◆ **INFORMATION SHOWN**
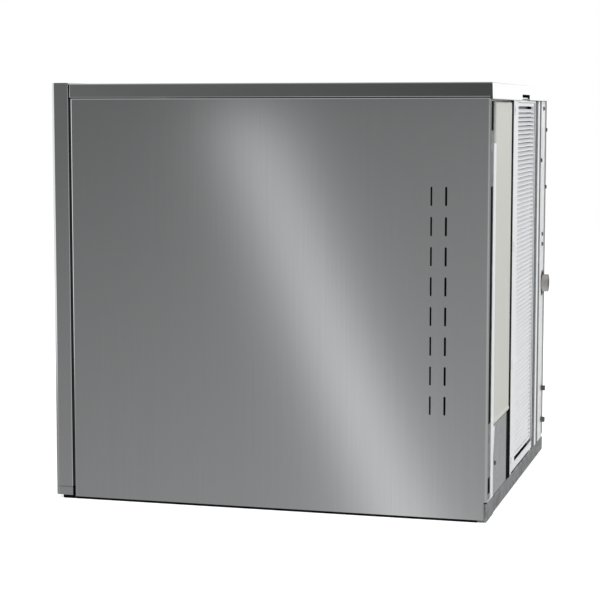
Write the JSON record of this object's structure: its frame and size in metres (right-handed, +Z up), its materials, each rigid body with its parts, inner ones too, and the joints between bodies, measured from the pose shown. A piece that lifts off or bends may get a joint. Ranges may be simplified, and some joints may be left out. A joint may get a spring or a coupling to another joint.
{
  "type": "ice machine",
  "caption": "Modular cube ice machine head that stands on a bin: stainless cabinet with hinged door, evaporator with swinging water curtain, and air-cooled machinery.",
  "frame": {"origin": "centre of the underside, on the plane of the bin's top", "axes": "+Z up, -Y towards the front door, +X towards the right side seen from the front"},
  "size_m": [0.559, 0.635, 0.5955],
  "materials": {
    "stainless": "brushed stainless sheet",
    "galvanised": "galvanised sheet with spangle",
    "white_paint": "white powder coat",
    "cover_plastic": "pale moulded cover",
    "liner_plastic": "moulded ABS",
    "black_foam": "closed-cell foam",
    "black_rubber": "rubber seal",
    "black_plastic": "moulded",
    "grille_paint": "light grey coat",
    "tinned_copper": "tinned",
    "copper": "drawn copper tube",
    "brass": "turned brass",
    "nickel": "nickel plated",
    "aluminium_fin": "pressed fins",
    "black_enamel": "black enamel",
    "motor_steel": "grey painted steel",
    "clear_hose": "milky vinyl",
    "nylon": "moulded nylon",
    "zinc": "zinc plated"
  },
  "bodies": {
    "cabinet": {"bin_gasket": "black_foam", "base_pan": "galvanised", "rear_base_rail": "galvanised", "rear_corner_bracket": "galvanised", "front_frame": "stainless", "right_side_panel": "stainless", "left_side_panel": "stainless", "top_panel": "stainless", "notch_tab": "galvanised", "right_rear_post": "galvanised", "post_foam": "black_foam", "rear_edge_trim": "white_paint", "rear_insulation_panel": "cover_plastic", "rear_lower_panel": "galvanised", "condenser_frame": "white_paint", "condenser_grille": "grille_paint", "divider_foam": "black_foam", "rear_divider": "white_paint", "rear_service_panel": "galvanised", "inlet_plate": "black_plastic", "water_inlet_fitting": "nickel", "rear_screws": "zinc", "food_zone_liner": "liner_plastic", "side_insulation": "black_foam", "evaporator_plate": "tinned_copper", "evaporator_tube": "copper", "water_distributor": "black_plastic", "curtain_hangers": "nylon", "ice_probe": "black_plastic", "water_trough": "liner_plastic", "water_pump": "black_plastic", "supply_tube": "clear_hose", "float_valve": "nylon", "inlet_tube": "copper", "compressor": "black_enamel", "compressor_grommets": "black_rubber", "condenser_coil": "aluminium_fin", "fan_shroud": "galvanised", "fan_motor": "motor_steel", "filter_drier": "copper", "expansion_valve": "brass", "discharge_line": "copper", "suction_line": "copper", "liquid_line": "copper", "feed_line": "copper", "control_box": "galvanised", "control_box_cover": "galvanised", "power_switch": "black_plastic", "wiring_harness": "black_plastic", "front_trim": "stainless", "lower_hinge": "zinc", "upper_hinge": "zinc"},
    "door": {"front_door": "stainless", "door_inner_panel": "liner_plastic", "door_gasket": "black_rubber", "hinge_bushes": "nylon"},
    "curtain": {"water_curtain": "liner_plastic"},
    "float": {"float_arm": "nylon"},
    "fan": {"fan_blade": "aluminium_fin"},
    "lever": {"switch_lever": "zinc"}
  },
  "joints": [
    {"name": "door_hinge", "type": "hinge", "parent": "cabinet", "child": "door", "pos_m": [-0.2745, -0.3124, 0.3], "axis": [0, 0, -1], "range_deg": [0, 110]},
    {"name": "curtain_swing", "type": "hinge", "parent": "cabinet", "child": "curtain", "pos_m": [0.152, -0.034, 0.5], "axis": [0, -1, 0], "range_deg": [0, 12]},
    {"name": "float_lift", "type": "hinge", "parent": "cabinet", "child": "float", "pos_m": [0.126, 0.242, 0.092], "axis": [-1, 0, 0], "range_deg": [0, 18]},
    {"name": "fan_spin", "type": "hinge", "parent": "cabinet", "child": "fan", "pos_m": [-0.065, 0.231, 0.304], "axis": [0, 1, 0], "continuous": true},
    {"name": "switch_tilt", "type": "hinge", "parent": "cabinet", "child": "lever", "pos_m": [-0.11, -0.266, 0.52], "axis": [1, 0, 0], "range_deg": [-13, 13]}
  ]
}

◆ **YOUR OBJECTIVE**
Pick out and copy the lines of the material that include the word "materials".

◆ **SOLVED PROBLEM**
Write the JSON record of this object's structure: its frame and size in metres (right-handed, +Z up), its materials, each rigid body with its parts, inner ones too, and the joints between bodies, measured from the pose shown. A piece that lifts off or bends may get a joint. Ranges may be simplified, and some joints may be left out. A joint may get a spring or a coupling to another joint.
  "materials": {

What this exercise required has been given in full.